Saturday, February 14, 2015

So Fifty Shades opened in theatres today.

Yet another time when I've kept my mouth shut because PTBs forbid someone who hasn't taken a flying leap into the fandom have an opinion... but here goes.

My father was Christian Grey. My mother was Anastasia Steele.

He was handsome, charming, financially comfortable, educated, experienced. She was young, bright, and terribly, terribly naive. He was funny, and brazen, and could talk her into accepting lavish presents. She was a beautiful girl from a very small town, running away with the man who promised to show her everything, if only she obeyed his every whim. He was an actor worthy of the reddest of carpets. She was fooled.

She told me once that she knew on her wedding night that she had made a mistake, when he flew into a rage over nothing and flung his ring at her head.

But she stayed. Because he didn't mean it. Because his mother was a hag who brought him up badly, not his fault he has temper problems. Because she must have done something to provoke the outburst. Because good girls don't get divorced, a marriage is a contract, after all. Because it wasn't always bad, sometimes he was amazing! Because she had moved with him thousands of miles from home and if she tried to leave he would take her children. Because if she could just pray enough, be perfect enough, love him enough, he could change. Because, because, because.

I'm not going to even touch on the two-bit half-assed ignorant portrayal of BDSM, except to say that a Dominant who behaved in such a fashion would swiftly find themselves blacklisted with nobody to paddle. As a whole, the community polices itself well, and abuse/rape/consent issues are not tolerated.

The problem with Fifty Shades is not the kinky sex. The problem is that it's practically a how-to manual for sociopaths to gas-light themselves a nicely trained long-term punching bag. Sticking the fairytale marriage + children on the end of it is the most dangerous part, because it is exactly the conclusion that every abuse victim convinces themselves will happen if they can just be perfect. It tacks the ultimate carrot onto the myth of "If I love my abuser enough, they can change. If I love them enough, I can fix them. And if they're still being bad to me, it's my own fault."

What adult people do in the privacy of their homes with full informed consent all around, that's their own business. But Fifty Shades sanitizes portrayals of stalking, manipulated and withdrawn consent (did the definition of rape change when I wasn't looking?!?), and a dozen other points, dressing them up in silk sheets and champagne, that all come down to one thing, an abuser grooming a victim. We should not be normalizing this.

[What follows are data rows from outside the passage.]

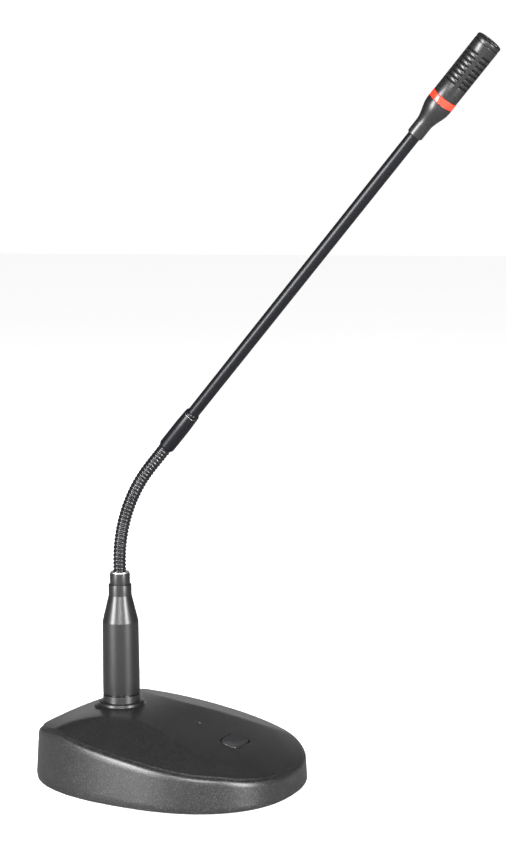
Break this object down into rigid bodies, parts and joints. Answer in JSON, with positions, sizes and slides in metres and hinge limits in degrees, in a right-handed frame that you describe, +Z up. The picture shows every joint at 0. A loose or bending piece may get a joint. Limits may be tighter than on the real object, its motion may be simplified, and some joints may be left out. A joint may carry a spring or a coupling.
{
  "type": "desktop gooseneck microphone",
  "caption": "Desk microphone: weighted oval base with talk button, plug-in bendable neck, slim arm tube and slotted head with a lit ring.",
  "frame": {"origin": "on the table, under the middle of the base's footprint", "axes": "+Z up, -Y toward the talker, +Y to the rear, +X to the talker's right"},
  "size_m": [0.1208, 0.2672, 0.403],
  "materials": {
    "shell_paint": "fine-grained dark charcoal paint",
    "plate_steel": "plain zinc-plated sheet",
    "ballast_iron": "as cast, sealed",
    "pad_rubber": "matt",
    "screw_steel": "zinc-plated",
    "board_green": "solder mask",
    "switch_plastic": "moulded",
    "plunger_plastic": "moulded",
    "button_plastic": "satin gloss",
    "lens_clear": "clear moulded",
    "led_red": "tinted epoxy",
    "collar_paint": "satin dark grey",
    "insert_black": "moulded",
    "contact_gold": "gold-plated",
    "nut_nickel": "nickel-plated",
    "jack_black": "moulded",
    "sleeve_paint": "satin dark grey",
    "neck_dark": "blackened spring steel",
    "tube_black": "smooth satin black",
    "lead_sheath": "sheathed lead",
    "head_paint": "satin dark grey",
    "ring_red": "translucent, lit",
    "screen_cloth": "fine black mesh",
    "mount_rubber": "matt",
    "capsule_metal": "satin"
  },
  "bodies": {
    "base": {"base_shell": "shell_paint", "bottom_plate": "plate_steel", "ballast": "ballast_iron", "rubber_pad": "pad_rubber", "case_screws": "screw_steel", "circuit_board": "board_green", "board_screws": "screw_steel", "button_switch": "switch_plastic", "status_lens": "lens_clear", "status_led": "led_red", "socket_collar": "collar_paint", "socket_insert": "insert_black", "socket_contacts": "contact_gold", "socket_nut": "nut_nickel", "output_jack": "jack_black", "jack_nut": "nut_nickel"},
    "button": {"talk_button": "button_plastic", "button_plunger": "plunger_plastic"},
    "plug": {"plug_barrel": "nut_nickel", "plug_insert": "insert_black", "plug_pins": "contact_gold", "plug_sleeve": "sleeve_paint", "sleeve_bush": "sleeve_paint", "neck_ferrule": "nut_nickel", "neck_root": "neck_dark"},
    "link_1": {"neck_link_1": "neck_dark"},
    "link_2": {"neck_link_2": "neck_dark"},
    "link_3": {"neck_link_3": "neck_dark"},
    "link_4": {"neck_link_4": "neck_dark"},
    "link_5": {"neck_link_5": "neck_dark"},
    "link_6": {"neck_link_6": "neck_dark"},
    "link_7": {"neck_link_7": "neck_dark"},
    "arm": {"neck_tip": "neck_dark", "tube_coupling": "tube_black", "arm_tube": "tube_black", "signal_lead": "lead_sheath", "head_flare": "head_paint", "ring_board": "board_green", "ring_leds": "led_red", "light_ring": "ring_red", "head_body": "head_paint", "wind_screen": "screen_cloth", "capsule_mount": "mount_rubber", "capsule": "capsule_metal", "end_cap": "head_paint"}
  },
  "joints": [
    {"name": "talk_button_press", "type": "slide", "parent": "base", "child": "button", "axis": [0, 0, -1], "range_m": [0, 0.0015], "stiffness_N_per_m": 400, "springref_m": -0.001},
    {"name": "plug_pull", "type": "slide", "parent": "base", "child": "plug", "axis": [0, 0, 1], "range_m": [0, 0.014]},
    {"name": "neck_fore_1", "type": "hinge", "parent": "plug", "child": "link_1", "pos_m": [0, 0.032, 0.12035], "axis": [1, 0, 0], "range_deg": [-15, 15]},
    {"name": "neck_side_1", "type": "hinge", "parent": "link_1", "child": "link_2", "pos_m": [0, 0.03155, 0.12904], "axis": [0, 0.9947, 0.1028], "range_deg": [-12, 12]},
    {"name": "neck_fore_2", "type": "hinge", "parent": "link_2", "child": "link_3", "pos_m": [0, 0.03021, 0.13763], "axis": [1, 0, 0], "range_deg": [-15, 15]},
    {"name": "neck_side_2", "type": "hinge", "parent": "link_3", "child": "link_4", "pos_m": [0, 0.028, 0.14604], "axis": [0, 0.9527, 0.304], "range_deg": [-12, 12]},
    {"name": "neck_fore_3", "type": "hinge", "parent": "link_4", "child": "link_5", "pos_m": [0, 0.02493, 0.15418], "axis": [1, 0, 0], "range_deg": [-15, 15]},
    {"name": "neck_side_3", "type": "hinge", "parent": "link_5", "child": "link_6", "pos_m": [0, 0.02105, 0.16196], "axis": [0, 0.8704, 0.4924], "range_deg": [-12, 12]},
    {"name": "neck_fore_4", "type": "hinge", "parent": "link_6", "child": "link_7", "pos_m": [0, 0.01638, 0.1693], "axis": [1, 0, 0], "range_deg": [-15, 15]},
    {"name": "neck_side_4", "type": "hinge", "parent": "link_7", "child": "arm", "pos_m": [0, 0.01098, 0.17612], "axis": [0, 0.7513, 0.66], "range_deg": [-12, 12]}
  ],
  "couplings": [
    {"joint": "neck_fore_2", "follows": "neck_fore_1", "ratio": 1},
    {"joint": "neck_fore_3", "follows": "neck_fore_1", "ratio": 1},
    {"joint": "neck_fore_4", "follows": "neck_fore_1", "ratio": 1},
    {"joint": "neck_side_2", "follows": "neck_side_1", "ratio": 1},
    {"joint": "neck_side_3", "follows": "neck_side_1", "ratio": 1},
    {"joint": "neck_side_4", "follows": "neck_side_1", "ratio": 1}
  ]
}
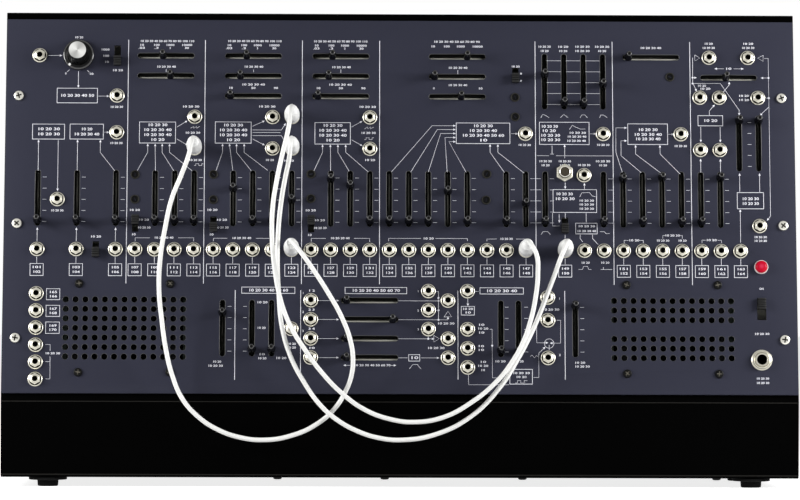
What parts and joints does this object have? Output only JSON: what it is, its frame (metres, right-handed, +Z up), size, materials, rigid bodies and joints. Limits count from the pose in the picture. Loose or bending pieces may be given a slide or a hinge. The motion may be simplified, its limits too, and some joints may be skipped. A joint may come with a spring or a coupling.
{
  "type": "semi-modular synthesizer",
  "caption": "Desktop semi-modular synthesizer: black steel case, leaning slate panel of slide pots, mini jacks and slide switches, small speakers and white patch cords.",
  "frame": {"origin": "on the ground, under the middle of the instrument's box measured without its patch cords", "axes": "+X to the player's right along the panel, +Y away from the player, +Z up"},
  "size_m": [0.52, 0.153, 0.311],
  "materials": {
    "case_black": "satin black powder coat",
    "cover_black": "satin black powder coat",
    "panel_slate": "fine matt slate blue paint with printed rules",
    "foot_rubber": "matt",
    "speaker_black": "matt cone and frame",
    "board_green": "solder resist",
    "lamp_red": "clear red lens",
    "phones_nickel": "bright nickel",
    "slider_black": "satin",
    "switch_black": "satin, ribbed",
    "power_switch_black": "satin",
    "knob_black": "satin black with a brushed metal top",
    "button_chrome": "polished",
    "cord_white": "soft white jacket",
    "plug_white": "satin white"
  },
  "bodies": {
    "case": {"case_shell": "case_black", "rear_cover": "cover_black", "front_panel": "panel_slate", "foot_front_left": "foot_rubber", "foot_front_right": "foot_rubber", "foot_rear_left": "foot_rubber", "foot_rear_right": "foot_rubber", "left_speaker": "speaker_black", "right_speaker": "speaker_black", "control_board": "board_green", "power_lamp": "lamp_red", "phones_jack": "phones_nickel", "patch_cord_1": "cord_white", "patch_cord_1_start_plug": "plug_white", "patch_cord_1_end_plug": "plug_white", "patch_cord_2": "cord_white", "patch_cord_2_start_plug": "plug_white", "patch_cord_2_end_plug": "plug_white", "patch_cord_3": "cord_white", "patch_cord_3_start_plug": "plug_white", "patch_cord_3_end_plug": "plug_white"},
    "oscillator_1_pitch_slider": {"oscillator_1_pitch_slider": "slider_black"},
    "oscillator_1_fine_slider": {"oscillator_1_fine_slider": "slider_black"},
    "oscillator_2_pitch_slider": {"oscillator_2_pitch_slider": "slider_black"},
    "oscillator_2_fine_slider": {"oscillator_2_fine_slider": "slider_black"},
    "oscillator_2_width_slider": {"oscillator_2_width_slider": "slider_black"},
    "oscillator_3_pitch_slider": {"oscillator_3_pitch_slider": "slider_black"},
    "oscillator_3_fine_slider": {"oscillator_3_fine_slider": "slider_black"},
    "oscillator_3_width_slider": {"oscillator_3_width_slider": "slider_black"},
    "filter_pitch_slider": {"filter_pitch_slider": "slider_black"},
    "filter_fine_slider": {"filter_fine_slider": "slider_black"},
    "filter_resonance_slider": {"filter_resonance_slider": "slider_black"},
    "amplifier_gain_slider": {"amplifier_gain_slider": "slider_black"},
    "pan_slider": {"pan_slider": "slider_black"},
    "reverb_left_slider": {"reverb_left_slider": "slider_black"},
    "reverb_right_slider": {"reverb_right_slider": "slider_black"},
    "attack_slider": {"attack_slider": "slider_black"},
    "decay_slider": {"decay_slider": "slider_black"},
    "sustain_slider": {"sustain_slider": "slider_black"},
    "release_slider": {"release_slider": "slider_black"},
    "left_speaker_slider": {"left_speaker_slider": "slider_black"},
    "noise_colour_slider": {"noise_colour_slider": "slider_black"},
    "noise_level_slider": {"noise_level_slider": "slider_black"},
    "sample_level_slider": {"sample_level_slider": "slider_black"},
    "sample_rate_slider": {"sample_rate_slider": "slider_black"},
    "right_speaker_slider": {"right_speaker_slider": "slider_black"},
    "mixer_1_slider": {"mixer_1_slider": "slider_black"},
    "mixer_2_slider": {"mixer_2_slider": "slider_black"},
    "mixer_3_slider": {"mixer_3_slider": "slider_black"},
    "mixer_4_slider": {"mixer_4_slider": "slider_black"},
    "range_switch": {"range_switch": "switch_black"},
    "oscillator_1_switch": {"oscillator_1_switch": "switch_black"},
    "oscillator_2_switch": {"oscillator_2_switch": "switch_black"},
    "oscillator_3_switch": {"oscillator_3_switch": "switch_black"},
    "ring_modulator_switch": {"ring_modulator_switch": "switch_black"},
    "filter_type_switch": {"filter_type_switch": "switch_black"},
    "gate_switch": {"gate_switch": "switch_black"},
    "power_switch": {"power_switch": "power_switch_black"},
    "gain_knob": {"gain_knob": "knob_black"},
    "manual_start_button": {"manual_start_button": "button_chrome"}
  },
  "joints": [
    {"name": "oscillator_1_pitch_travel", "type": "slide", "parent": "case", "child": "oscillator_1_pitch_slider", "axis": [1, 0, 0], "range_m": [-0.013, 0.017]},
    {"name": "oscillator_1_fine_travel", "type": "slide", "parent": "case", "child": "oscillator_1_fine_slider", "axis": [1, 0, 0], "range_m": [-0.018, 0.012]},
    {"name": "oscillator_2_pitch_travel", "type": "slide", "parent": "case", "child": "oscillator_2_pitch_slider", "axis": [1, 0, 0], "range_m": [-0.0105, 0.0195]},
    {"name": "oscillator_2_fine_travel", "type": "slide", "parent": "case", "child": "oscillator_2_fine_slider", "axis": [1, 0, 0], "range_m": [-0.0065, 0.0235]},
    {"name": "oscillator_2_width_travel", "type": "slide", "parent": "case", "child": "oscillator_2_width_slider", "axis": [1, 0, 0], "range_m": [0, 0.03]},
    {"name": "oscillator_3_pitch_travel", "type": "slide", "parent": "case", "child": "oscillator_3_pitch_slider", "axis": [1, 0, 0], "range_m": [-0.0095, 0.0205]},
    {"name": "oscillator_3_fine_travel", "type": "slide", "parent": "case", "child": "oscillator_3_fine_slider", "axis": [1, 0, 0], "range_m": [-0.007, 0.023]},
    {"name": "oscillator_3_width_travel", "type": "slide", "parent": "case", "child": "oscillator_3_width_slider", "axis": [1, 0, 0], "range_m": [0, 0.03]},
    {"name": "filter_pitch_travel", "type": "slide", "parent": "case", "child": "filter_pitch_slider", "axis": [1, 0, 0], "range_m": [-0.0215, 0.0085]},
    {"name": "filter_fine_travel", "type": "slide", "parent": "case", "child": "filter_fine_slider", "axis": [1, 0, 0], "range_m": [0, 0.03]},
    {"name": "filter_resonance_travel", "type": "slide", "parent": "case", "child": "filter_resonance_slider", "axis": [1, 0, 0], "range_m": [-0.0175, 0.0125]},
    {"name": "amplifier_gain_travel", "type": "slide", "parent": "case", "child": "amplifier_gain_slider", "axis": [1, 0, 0], "range_m": [0, 0.03]},
    {"name": "pan_travel", "type": "slide", "parent": "case", "child": "pan_slider", "axis": [1, 0, 0], "range_m": [-0.013, 0.017]},
    {"name": "reverb_left_travel", "type": "slide", "parent": "case", "child": "reverb_left_slider", "axis": [0, 0.1736, 0.9848], "range_m": [-0.03, 0]},
    {"name": "reverb_right_travel", "type": "slide", "parent": "case", "child": "reverb_right_slider", "axis": [0, 0.1736, 0.9848], "range_m": [-0.03, 0]},
    {"name": "attack_travel", "type": "slide", "parent": "case", "child": "attack_slider", "axis": [0, 0.1736, 0.9848], "range_m": [-0.0195, 0.0105]},
    {"name": "decay_travel", "type": "slide", "parent": "case", "child": "decay_slider", "axis": [0, 0.1736, 0.9848], "range_m": [-0.0005, 0.0295]},
    {"name": "sustain_travel", "type": "slide", "parent": "case", "child": "sustain_slider", "axis": [0, 0.1736, 0.9848], "range_m": [0, 0.03]},
    {"name": "release_travel", "type": "slide", "parent": "case", "child": "release_slider", "axis": [0, 0.1736, 0.9848], "range_m": [-0.013, 0.017]},
    {"name": "left_speaker_travel", "type": "slide", "parent": "case", "child": "left_speaker_slider", "axis": [0, 0.1736, 0.9848], "range_m": [-0.025, 0.005]},
    {"name": "noise_colour_travel", "type": "slide", "parent": "case", "child": "noise_colour_slider", "axis": [0, 0.1736, 0.9848], "range_m": [-0.001, 0.029]},
    {"name": "noise_level_travel", "type": "slide", "parent": "case", "child": "noise_level_slider", "axis": [0, 0.1736, 0.9848], "range_m": [-0.001, 0.029]},
    {"name": "sample_level_travel", "type": "slide", "parent": "case", "child": "sample_level_slider", "axis": [0, 0.1736, 0.9848], "range_m": [-0.0005, 0.0295]},
    {"name": "sample_rate_travel", "type": "slide", "parent": "case", "child": "sample_rate_slider", "axis": [0, 0.1736, 0.9848], "range_m": [0, 0.03]},
    {"name": "right_speaker_travel", "type": "slide", "parent": "case", "child": "right_speaker_slider", "axis": [0, 0.1736, 0.9848], "range_m": [-0.03, 0]},
    {"name": "mixer_1_travel", "type": "slide", "parent": "case", "child": "mixer_1_slider", "axis": [1, 0, 0], "range_m": [0, 0.03]},
    {"name": "mixer_2_travel", "type": "slide", "parent": "case", "child": "mixer_2_slider", "axis": [1, 0, 0], "range_m": [-0.03, 0]},
    {"name": "mixer_3_travel", "type": "slide", "parent": "case", "child": "mixer_3_slider", "axis": [1, 0, 0], "range_m": [0, 0.03]},
    {"name": "mixer_4_travel", "type": "slide", "parent": "case", "child": "mixer_4_slider", "axis": [1, 0, 0], "range_m": [0, 0.03]},
    {"name": "range_switch_throw", "type": "slide", "parent": "case", "child": "range_switch", "axis": [0, 0.1736, 0.9848], "range_m": [0, 0.008]},
    {"name": "oscillator_1_switch_throw", "type": "slide", "parent": "case", "child": "oscillator_1_switch", "axis": [0, 0.1736, 0.9848], "range_m": [-0.0048, 0]},
    {"name": "oscillator_2_switch_throw", "type": "slide", "parent": "case", "child": "oscillator_2_switch", "axis": [0, 0.1736, 0.9848], "range_m": [0, 0.0048]},
    {"name": "oscillator_3_switch_throw", "type": "slide", "parent": "case", "child": "oscillator_3_switch", "axis": [0, 0.1736, 0.9848], "range_m": [-0.0048, 0]},
    {"name": "ring_modulator_switch_throw", "type": "slide", "parent": "case", "child": "ring_modulator_switch", "axis": [0, 0.1736, 0.9848], "range_m": [0, 0.0048]},
    {"name": "filter_type_switch_throw", "type": "slide", "parent": "case", "child": "filter_type_switch", "axis": [0, 0.1736, 0.9848], "range_m": [0, 0.0048]},
    {"name": "gate_switch_throw", "type": "slide", "parent": "case", "child": "gate_switch", "axis": [0, 0.1736, 0.9848], "range_m": [0, 0.0048]},
    {"name": "power_switch_throw", "type": "slide", "parent": "case", "child": "power_switch", "axis": [0, 0.1736, 0.9848], "range_m": [-0.0066, 0]},
    {"name": "gain_knob_turn", "type": "hinge", "parent": "case", "child": "gain_knob", "pos_m": [-0.2122, -0.02038, 0.2826], "axis": [0, 0.9848, -0.1736], "range_deg": [0, 300]},
    {"name": "manual_start_press", "type": "slide", "parent": "case", "child": "manual_start_button", "axis": [0, 0.9848, -0.1736], "range_m": [0, 0.002], "stiffness_N_per_m": 300, "springref_m": -0.001}
  ]
}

Let's be real here for a sec. This is not a love story, it is an abuse fantasy. Which is fine, lots of people have rape and abuse fantasies, but the vast majority don't go and live them out in daily life. For those that do, there are domestic violence laws. (Woefully inadequate, but that's another rant.) So if that's what cranks your motor, then fine, crank away. Not my kink, but whatever. Just don't try to tell me that it's a beautiful love story, or a dynamic and growing relationship, or anything other than an abuse fantasy. And don't give me that line about the "intended audience" either, books in the grown-ups section don't come with age ranges. So just don't. Call it what it is, acknowledge that's what turns you on, and process that for a bit.

Because I am the child who grew up in the house at the end of that narrative. The huge, spotlessly clean showpiece of a home. The isolated, broken mother, an intelligent and beautiful woman reduced to arm candy. The handsome, sociopathic dad, who flies into a rage if he is given a salad fork instead of a dinner fork in his table setting. The children, groomed and trained to be the next generation of victims. It's not harmless fantasizing. It's real. It happens every single day behind locked doors in rich neighborhoods, abuse is no respecter of wealth or station, race or creed. To you it might be your bedroom play, but to me, it is the first 22 years of my life. It affects my decisions and behaviors to this day, and it can never be just fiction.